« Des arbitrages politiques doivent être faits, j’avoue qu’on est impatient ». En visite à Paris la semaine dernière, Jean-François Lisée, ministre québécois des Relations internationales, de la francophonie et du commerce extérieur, ne cachait pas pas son impatience de voir signé l’accord de libre échange entre le Canada et l’Union européenne, dans un entretien exclusif accordé à la Lettre confidentielle le 12 avril. D’autant plus que « nous sommes totalement partie prenante », insistait le ministre québécois, rappelant non sans une pointe de fierté que c’est à l’initiative du Québec que la Confédération canadienne s’était rapprochée de l’Union européenne pour lancer des pourparlers il y a quelques années.
Aujourd’hui, alors que la conclusion de l’accord entre Ottawa et Bruxelles, promis pour fin décembre 2012, est reportée de mois en mois, le lancement en février 2013 des pourparlers UE / Etats-Unis pour un partenariat transatlantique rend urgent un aboutissement. « Le début des discussions avec les Etats-Unis doit être vu comme une pression sur les négociateurs » admet Jean-François Lisée. Mais, remarque-t-il aussi, « nous avons réussi à nous entendre sur une formulation pour le respect de l’exception culturelle qui pourra être utilisée par les Européen dans leurs négociation avec les Etats-Unis.

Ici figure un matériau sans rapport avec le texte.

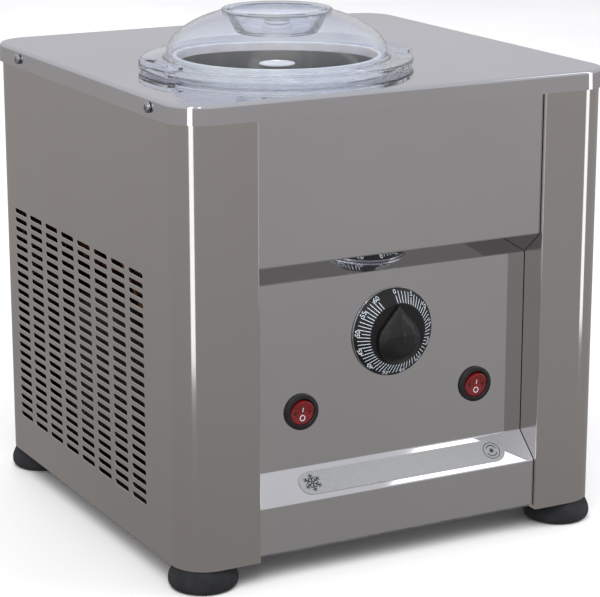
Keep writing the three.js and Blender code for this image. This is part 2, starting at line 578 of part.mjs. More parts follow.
function filterDrier() {
  const { radius, half, x, y, z } = DRIER;
  const profile = [[0, -half], [4, -half], [radius, 8 - half], [radius, half - 8], [4, half], [0, half]];
  return toRear(turned(profile, 12)).translate([x, y, z]);
}

function addRefrigeration() {
  add('compressor', compressor(), finishes.blackPaint);
  add('compressor_relay_box', block([-22, 46, 60], [-6, 82, 100]), finishes.black);
  add('condenser', condenser(), finishes.aluminium);
  add('fan_shroud', fanShroud(), finishes.zincSteel);
  add('fan_bracket', fanBracket(), finishes.zincSteel);
  const motor = toRight(rod(FAN.motorRadius, FAN.motor + GAP, FAN.x - 7 - GAP, 18));
  add('fan_motor', motor, finishes.blackPaint, [0, FAN.y, FAN.z]);
  add('fan_blade', fanBlade(), finishes.aluminium);
  add('filter_drier', filterDrier(), finishes.copper);
  add('discharge_pipe', pipe([[-44.5, 20, 90], [-34, 6, 82], [0, -24, 62], [60, -84, 52],
    [104, -94, 56], [125, -88, 66], [127, -70, 72]], 3.2), finishes.copper);
  add('capillary_pipe', pipe([[20, -91.5, 40], [8, -102, 48], [-60, -100, 58], [-118, -88, 110],
    [-134, -30, 180], [-124, 30, 206], [-104, 33, 213], [-86.5, 15.5, 214]], 2, 20), finishes.copper);
  add('suction_pipe', pipe([[-86.6, 15.6, 288], [-100, 29, 286], [-120, 54, 258], [-130, 96, 200],
    [-104, 130, 160], [-80, 128, 140], [-78, 115.5, 131]], 4), finishes.copper);
}

// ---- controls and power inlet ----
// Drop-shaped outline: a circle below the turning axis, drawn out to a narrow tip above it.
function dropOutline(radius, centre, tip, tipRadius) {
  const reach = tip - tipRadius - centre;
  const lean = degrees(asin((radius - tipRadius) / reach));
  return [...arc(0, centre, radius, 180 - lean, 360 + lean, 20),
    ...arc(0, tip - tipRadius, tipRadius, lean, 180 - lean, 3)];
}

function knob() {
  const { radius, drop, tip, tipRadius, skirt, height, crown } = KNOB;
  const outline = dropOutline(radius, -drop, tip, tipRadius);
  const ridge = [[0.5, tip - 1.5], [-0.5, tip - 1.5]];
  const corners = [...outline.flatMap(([x, y]) => [[x, y, 0], [x, y, skirt]]),
    ...ridge.map(([x, y]) => [x, y, skirt + 0.5]),
    ...arc(0, -drop, crown, 0, 360, 16).slice(1).map(([x, y]) => [x, y, height])];
  const bore = rod(TIMER.shaft + GAP, -1, height - 1.6, 12);
  const front = -CONTROL_Y + GAP + DIAL.rise + DIAL.thick + GAP;
  const solid = manifold.Manifold.hull(corners).subtract(bore);
  return toFront(solid.translate([0, 0, front])).translate([DIAL.x, 0, DIAL.z]);
}

// A dished plate: its printed skirt slopes back from the flat middle to the control panel.
function dialPlate() {
  const low = -CONTROL_Y + GAP;
  const { bore, radius, crown, rise, thick } = DIAL;
  const disc = ringTurned([[bore, low + rise], [crown - 0.6, low + rise], [radius - 1.6, low], [radius, low],
    [radius, low + thick], [crown, low + rise + thick], [bore, low + rise + thick]], 40);
  return toFront(disc).translate([DIAL.x, 0, DIAL.z]);
}

function timerBody() {
  const back = CONTROL_Y + PLATE_SHEET + GAP;
  const { half, depth, shaft } = TIMER;
  const box = block([-half, back, -half], [half, back + depth, half]);
  const bore = toRear(rod(shaft + 0.4, back - 1, back + 9, 12));
  return box.subtract(bore).translate([DIAL.x, 0, DIAL.z]);
}

function switchHousing() {
  const face = -CONTROL_Y + GAP;
  const { radius, barrel, pocket, depth } = SWITCH;
  return toFront(turned([[0, face - depth], [barrel, face - depth], [barrel, face], [radius, face],
    [radius, face + 1.2], [radius - 1.6, face + 2.2], [pocket, face + 2.2], [pocket, face - 6],
    [0, face - 6]], 20));
}

// Built about its own pivot, with the lower half pressed in at rest.
function rocker() {
  const { radius, tilt } = ROCKER;
  const outline = [[-5, -3.5], [5, -3.5], [radius, 2.4], [0, 1.2], [-radius, 2.4]];
  const wedge = crossPrism(outline.map(([z, out]) => [-out, z]), 2 * radius);
  return wedge.intersect(toFront(rod(radius, -8, 8, 24))).rotate([tilt, 0, 0]);
}

function labelStrip() {
  const [run, rise] = [FACE_Y - CONTROL_Y, SILL_FRONT_Z - SILL_TOP_Z];
  const angle = degrees(atan2(-rise, -run));
  const radius = STRIP.width / 2;
  const half = STRIP.length / 2 - radius;
  const outline = [...arc(half, 0, radius, -90, 90, 8), ...arc(-half, 0, radius, 90, 270, 8)];
  return prism(outline, STRIP.thick, GAP).rotate([angle, 0, 0])
    .translate([STRIP.x, (FACE_Y + CONTROL_Y) / 2, (SILL_FRONT_Z + SILL_TOP_Z) / 2]);
}

function powerInlet() {
  const face = REAR_Y + GAP;
  const { halfX, halfZ, depth, rimX, rimZ, rim } = INLET;
  const body = block([-halfX, face - depth, -halfZ], [halfX, face + 1, halfZ]);
  const flange = block([-rimX, face, -rimZ], [rimX, face + rim, rimZ]);
  const recess = block([2 - halfX, face - 15, 2 - halfZ], [halfX - 2, face + 5, halfZ - 2]);
  const pins = [[-7, -2], [0, 2], [7, -2]].map(([x, z]) =>
    block([x - 1, face - 17, z - 2], [x + 1, face - 6, z + 2]));
  return union(union(body, flange).subtract(recess), pins).translate([INLET.x, 0, INLET.z]);
}

function addControls() {
  add('timer_body', timerBody(), finishes.black);
  const knobBack = DIAL.rise + DIAL.thick + 2 * GAP;
  const shaft = toRear(rod(TIMER.shaft, CONTROL_Y - knobBack - KNOB.height + 2, CONTROL_Y + 8, 12));
  add('timer_shaft', shaft, finishes.zincSteel, [DIAL.x, 0, DIAL.z]);
  add('dial_plate', dialPlate(), finishes.black);
  add('timer_knob', knob(), finishes.black);
  SWITCH.x.forEach((x, i) => {
    const side = ['left', 'right'][i];
    add(`switch_housing_${side}`, switchHousing(), finishes.black, [x, 0, SWITCH.z]);
    add(`rocker_${side}`, rocker(), finishes.red, [x, CONTROL_Y - ROCKER.pivot, SWITCH.z]);
  });
  add('label_strip', labelStrip(), finishes.silverFilm);
  add('power_inlet', powerInlet(), finishes.black);
}

addCabinet();
addBowlAndLid();
addDrive();
addRefrigeration();
addControls();

export default group;
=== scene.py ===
"""Looks of a countertop batch ice cream machine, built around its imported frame.

Metres, +Z up, the front faces -Y. Every shape starts as a list of polygons, which `piece` turns into
one mesh.
"""
from math import asin, atan2, cos, degrees, hypot, pi, radians, sin, sqrt

import bmesh
import bpy
from mathutils import Matrix, Vector


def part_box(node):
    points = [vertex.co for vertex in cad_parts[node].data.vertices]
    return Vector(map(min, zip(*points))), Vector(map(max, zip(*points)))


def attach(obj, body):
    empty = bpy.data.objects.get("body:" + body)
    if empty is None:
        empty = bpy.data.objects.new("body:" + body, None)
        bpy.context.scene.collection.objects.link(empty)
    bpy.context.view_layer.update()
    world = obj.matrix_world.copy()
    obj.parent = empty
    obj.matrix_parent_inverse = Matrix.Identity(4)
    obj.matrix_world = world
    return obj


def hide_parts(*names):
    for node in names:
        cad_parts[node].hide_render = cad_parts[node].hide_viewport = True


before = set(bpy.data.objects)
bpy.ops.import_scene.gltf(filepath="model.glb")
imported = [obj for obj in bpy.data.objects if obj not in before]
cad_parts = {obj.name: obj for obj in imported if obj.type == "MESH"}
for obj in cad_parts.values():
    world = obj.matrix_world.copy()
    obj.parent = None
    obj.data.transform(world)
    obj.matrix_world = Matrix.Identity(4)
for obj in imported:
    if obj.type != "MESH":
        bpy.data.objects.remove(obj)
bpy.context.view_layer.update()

# ---- driving dimensions that the frame's boxes don't give ----
MM = 0.001
MERGE = 1e-6                  # points closer than this are one point
CLEARANCE = 0.3 * MM          # between pieces that touch
SIDE_SHEET = 1.0 * MM
PLATE_SHEET = 1.2 * MM
CORNER_RADIUS = 22 * MM       # vertical corners of the side panels
HEM_RADIUS = 1.5 * MM         # fold at the inner edge of each front column
COLUMN_RETURN = 25 * MM       # depth of the column's folded return
REAR_EDGE = 116 * MM          # where the side panels end on the rear face
PLATE_CORNER = 25 * MM
PLATE_BEND = 2.4 * MM         # bend between the top and its flange
PLATE_FLARE = 0.45 * MM       # how far the flange opens from its bend to its lower edge
PLATE_HOLE = 66.8 * MM        # radius of the hole round the bowl
PANEL_BEND = 1.3 * MM         # bends of the folded front panel
CONTROL_Y = -130 * MM         # recessed control panel
RETURN_TOP = 199.2 * MM       # lower edge of the upper panel
CONTROL_TOP = 184.2 * MM
SILL_TOP = 64.5 * MM
SILL_FRONT = 48.5 * MM
VENT_COLUMNS, VENT_ROWS = 8, 24
VENT_PITCH, VENT_PITCH_Z = 27 * MM, 6.28 * MM
VENT_MIDDLE, VENT_TOP = 13 * MM, 188.5 * MM
SLOT_HALF, SLOT_RISE = 10.25 * MM, 1.55 * MM
SLOT_EDGE = 0.2 * MM          # rounding of each slot's outer edge
REAR_VENT_COLUMNS, REAR_VENT_ROWS = 4, 10
REAR_VENT_MIDDLE, REAR_VENT_TOP = 10 * MM, 262 * MM
BOWL_RADIUS, BOWL_WALL = 63 * MM, 1.5 * MM
BOWL_FLANGE = 78 * MM         # the flange that carries the bowl, under the top plate
BOWL_FLANGE_LOW, BOWL_FLANGE_TOP = 297.5 * MM, 299 * MM
TUBE_RADIUS, TUBE_TOP = 11 * MM, 280 * MM   # standpipe in the middle of the bowl
SHAFT_BORE = 6.3 * MM         # through the paddle and its nut
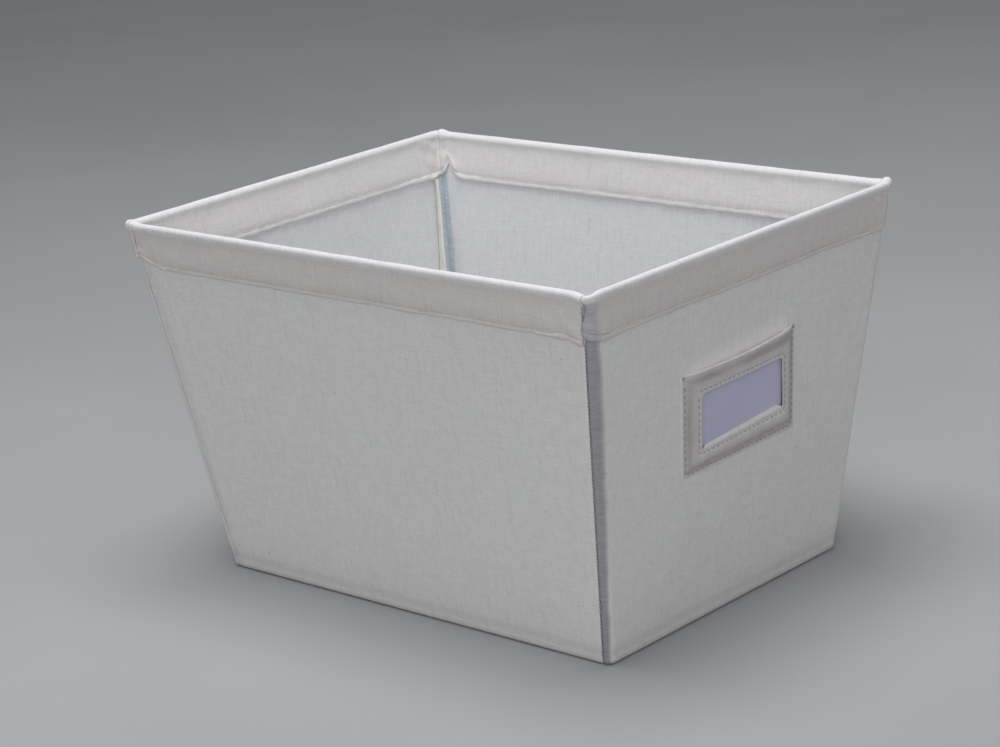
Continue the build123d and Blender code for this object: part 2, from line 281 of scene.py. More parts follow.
def card_material():
    """Smooth white card with a faint cool tint and a little tooth, its colour darkened as painted shade of
    the pocket it sits in.
    """
    material, tree, output = new_material("card_stock")
    place = object_place(tree)
    tooth = noise_at(tree, place, 2600, 3.0)
    cloud = noise_at(tree, place, 25, 2.0)
    base = blended(tree, cloud, (0.555, 0.540, 0.705), (0.595, 0.578, 0.745))
    normal = relief_normal(tree, tooth, 0.12, 0.05 * MM)
    roughness = tone(tree, tooth, 0.55, 0.68)
    finish_material(tree, output, {"Base Color": base, "Roughness": roughness, "Normal": normal})
    return material


def board_material():
    """White-lined fibreboard with pressed fibres."""
    material, tree, output = new_material("fibreboard")
    place = object_place(tree)
    fibre = noise_at(tree, stretch(tree, place, 500, 500, 2600), 1.0, 4.0)
    cloud = noise_at(tree, place, 30, 3.0)
    base = blended(tree, cloud, (0.60, 0.58, 0.53), (0.72, 0.70, 0.66))
    base = mixed(tree, tone(tree, fibre, 0.0, 0.25), base, (0.45, 0.42, 0.36, 1))
    normal = relief_normal(tree, fibre, 0.3, 0.2 * MM)
    roughness = tone(tree, fibre, 0.8, 0.95)
    finish_material(tree, output, {"Base Color": base, "Roughness": roughness, "Normal": normal})
    return material


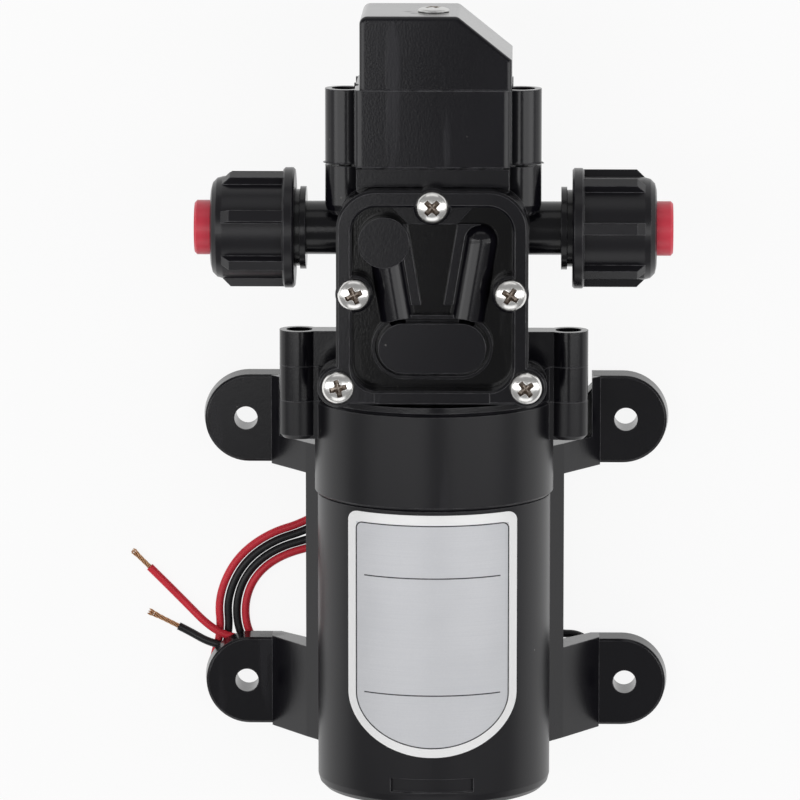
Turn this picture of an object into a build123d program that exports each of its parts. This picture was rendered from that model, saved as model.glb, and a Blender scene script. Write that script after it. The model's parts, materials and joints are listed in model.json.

Les derniers points de blocage dans les négociations entre Ottawa et Bruxelles – la question du boeuf, du matériel roulant, l’ouverture des marchés publics dans les provinces canadiennes…- ne concerne pas directement le Québec aujourd’hui si l’on en croit le ministre. « Les marchés publics au Québec, c’est environ 10 milliards de dollars par an. Nous avons eu des difficultés avec des sociétés qui essayaient de s’entendre et nous voyons d’un oeil favorable l’arrivée de compétiteurs étrangers », explique-t-il, ajoutant qu’il faut toutefois mettre en place un mécanisme permettant de prouver l’intégrité des compétiteurs et qu’au Québec, « la langue de travail est le français ».
Des produits québécois subissent entre 6 et 14 % de droits de douane
« C’est un très gros enjeu pour nous car de nombreux produits exportés
par le Québec comme les meubles, la confection, l’aluminium, subissent
des droits de douanes de 6 à 14 % dans l’Union européenne, estimait encore le ministre québecois. Cet accord doit nous permettre de renforcer nos parts de marché. On a tout à gagner ». Le Québec mène depuis quelques années une politique de diversification de ses exportations dans l’objectif de réduire sa dépendance aux Etats-Unis, dont la conjoncture est morose. « En 10 ans, entre 2002 et 2012, la part des Etats-Unis est passée de 84 % à 68 %. Si nous n’avions pas aussi bien diversifié nos exportations, nous irions plus mal, souligne Jean-François Lisée. Depuis 2008, 40 % de la croissance de nos exportations se fait dans les BRICS ».
Dans ce contexte, un accord de libre échange avec l’Union européenne serait le bienvenu. En attendant, la province francophone, dont le gouvernement actuel est proche, politiquement, des socialistes français, continue à tisser sa toile dans l’Hexagone en s’appuyant sur les Régions. Quelques six « ententes de coopération » avec des régions françaises, axés sur les échanges universitaires et technologiques, sont actuellement en cours : Alsace; Aquitaine (tout juste renouvelé); Île-de-France; Midi-Pyrénées; Poitou-Charentes; Rhône-Alpes.
Avec la régionalisation de l’action économique en France, ils pourraient prendre un tour encore plus économique. A cet égard, Jean-François Lisée n’a pas manqué de citer en exemple le partenariat existant entre l’agence rhône-alpine Erai et Expansion Québec en matière de réseau d’incubateurs à l’étranger : Erai met ses 28 bureaux à l’étrangers à la disposition d’Expansion Québec tandis que l’agence québécoise s’est engagée à se doter d’un réseau de bureaux à l’étranger qui pourront être utilisés par Erai. « Nous nous sommes engagés à ouvrir 15 bureaux qui seront à la disposition d’Erai : le premier a été inauguré à New-York l’an dernier, on va ouvrir en Californie et au Brésil et nous regardons en Afrique » a précisé le ministre.